▶ [What the exercise asks]
Each line of the material must be returned exactly.

▶ [Collected material]

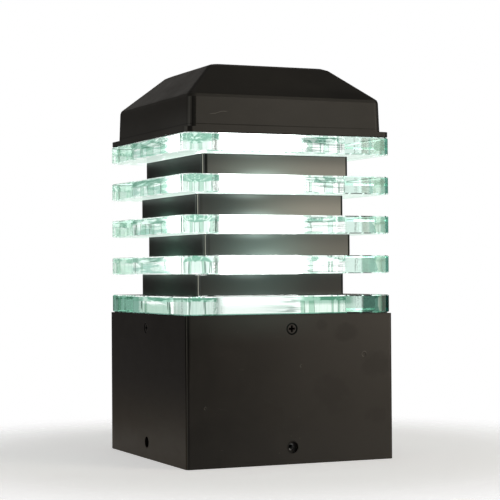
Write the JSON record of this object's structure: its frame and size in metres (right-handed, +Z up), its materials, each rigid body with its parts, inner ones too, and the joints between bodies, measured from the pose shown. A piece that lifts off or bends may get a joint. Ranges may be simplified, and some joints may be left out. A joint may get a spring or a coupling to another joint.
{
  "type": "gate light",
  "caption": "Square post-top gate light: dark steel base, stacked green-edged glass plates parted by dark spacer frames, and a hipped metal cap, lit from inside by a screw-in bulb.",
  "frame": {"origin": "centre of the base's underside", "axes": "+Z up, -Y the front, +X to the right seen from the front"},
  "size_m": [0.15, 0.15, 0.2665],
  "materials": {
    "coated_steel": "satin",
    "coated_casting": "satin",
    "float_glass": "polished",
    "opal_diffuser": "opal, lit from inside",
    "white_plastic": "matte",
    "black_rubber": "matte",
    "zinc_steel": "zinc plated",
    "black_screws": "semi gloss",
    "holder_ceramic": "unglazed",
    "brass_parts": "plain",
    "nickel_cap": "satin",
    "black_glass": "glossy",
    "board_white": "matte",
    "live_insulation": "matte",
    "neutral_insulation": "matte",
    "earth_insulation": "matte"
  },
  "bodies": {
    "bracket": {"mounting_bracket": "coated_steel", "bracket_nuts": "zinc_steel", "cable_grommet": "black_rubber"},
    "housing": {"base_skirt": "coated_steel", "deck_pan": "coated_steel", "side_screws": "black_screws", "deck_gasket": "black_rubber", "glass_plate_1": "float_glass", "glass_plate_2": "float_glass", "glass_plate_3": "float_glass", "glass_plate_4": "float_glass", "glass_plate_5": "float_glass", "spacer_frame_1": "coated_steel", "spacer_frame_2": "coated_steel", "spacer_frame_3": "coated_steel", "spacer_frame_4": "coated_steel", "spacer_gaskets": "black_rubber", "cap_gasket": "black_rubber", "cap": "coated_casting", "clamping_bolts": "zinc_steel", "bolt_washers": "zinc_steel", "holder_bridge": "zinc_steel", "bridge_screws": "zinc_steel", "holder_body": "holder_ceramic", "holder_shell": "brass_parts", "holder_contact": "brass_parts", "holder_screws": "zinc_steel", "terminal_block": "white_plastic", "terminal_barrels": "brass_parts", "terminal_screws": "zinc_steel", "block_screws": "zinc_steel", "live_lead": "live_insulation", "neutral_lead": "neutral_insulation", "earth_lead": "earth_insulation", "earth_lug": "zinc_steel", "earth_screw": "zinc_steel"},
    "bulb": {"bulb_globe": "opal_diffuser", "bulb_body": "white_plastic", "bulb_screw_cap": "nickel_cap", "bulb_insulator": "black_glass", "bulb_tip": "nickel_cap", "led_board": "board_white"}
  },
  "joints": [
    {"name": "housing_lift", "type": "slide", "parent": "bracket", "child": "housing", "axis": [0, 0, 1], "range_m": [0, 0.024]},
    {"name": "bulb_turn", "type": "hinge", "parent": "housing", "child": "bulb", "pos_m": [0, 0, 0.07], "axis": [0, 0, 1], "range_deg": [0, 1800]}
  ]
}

▶ [Correct output]
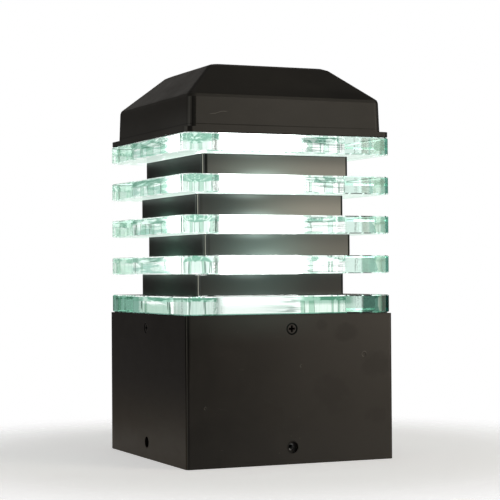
Write the JSON record of this object's structure: its frame and size in metres (right-handed, +Z up), its materials, each rigid body with its parts, inner ones too, and the joints between bodies, measured from the pose shown. A piece that lifts off or bends may get a joint. Ranges may be simplified, and some joints may be left out. A joint may get a spring or a coupling to another joint.
{
  "type": "gate light",
  "caption": "Square post-top gate light: dark steel base, stacked green-edged glass plates parted by dark spacer frames, and a hipped metal cap, lit from inside by a screw-in bulb.",
  "frame": {"origin": "centre of the base's underside", "axes": "+Z up, -Y the front, +X to the right seen from the front"},
  "size_m": [0.15, 0.15, 0.2665],
  "materials": {
    "coated_steel": "satin",
    "coated_casting": "satin",
    "float_glass": "polished",
    "opal_diffuser": "opal, lit from inside",
    "white_plastic": "matte",
    "black_rubber": "matte",
    "zinc_steel": "zinc plated",
    "black_screws": "semi gloss",
    "holder_ceramic": "unglazed",
    "brass_parts": "plain",
    "nickel_cap": "satin",
    "black_glass": "glossy",
    "board_white": "matte",
    "live_insulation": "matte",
    "neutral_insulation": "matte",
    "earth_insulation": "matte"
  },
  "bodies": {
    "bracket": {"mounting_bracket": "coated_steel", "bracket_nuts": "zinc_steel", "cable_grommet": "black_rubber"},
    "housing": {"base_skirt": "coated_steel", "deck_pan": "coated_steel", "side_screws": "black_screws", "deck_gasket": "black_rubber", "glass_plate_1": "float_glass", "glass_plate_2": "float_glass", "glass_plate_3": "float_glass", "glass_plate_4": "float_glass", "glass_plate_5": "float_glass", "spacer_frame_1": "coated_steel", "spacer_frame_2": "coated_steel", "spacer_frame_3": "coated_steel", "spacer_frame_4": "coated_steel", "spacer_gaskets": "black_rubber", "cap_gasket": "black_rubber", "cap": "coated_casting", "clamping_bolts": "zinc_steel", "bolt_washers": "zinc_steel", "holder_bridge": "zinc_steel", "bridge_screws": "zinc_steel", "holder_body": "holder_ceramic", "holder_shell": "brass_parts", "holder_contact": "brass_parts", "holder_screws": "zinc_steel", "terminal_block": "white_plastic", "terminal_barrels": "brass_parts", "terminal_screws": "zinc_steel", "block_screws": "zinc_steel", "live_lead": "live_insulation", "neutral_lead": "neutral_insulation", "earth_lead": "earth_insulation", "earth_lug": "zinc_steel", "earth_screw": "zinc_steel"},
    "bulb": {"bulb_globe": "opal_diffuser", "bulb_body": "white_plastic", "bulb_screw_cap": "nickel_cap", "bulb_insulator": "black_glass", "bulb_tip": "nickel_cap", "led_board": "board_white"}
  },
  "joints": [
    {"name": "housing_lift", "type": "slide", "parent": "bracket", "child": "housing", "axis": [0, 0, 1], "range_m": [0, 0.024]},
    {"name": "bulb_turn", "type": "hinge", "parent": "housing", "child": "bulb", "pos_m": [0, 0, 0.07], "axis": [0, 0, 1], "range_deg": [0, 1800]}
  ]
}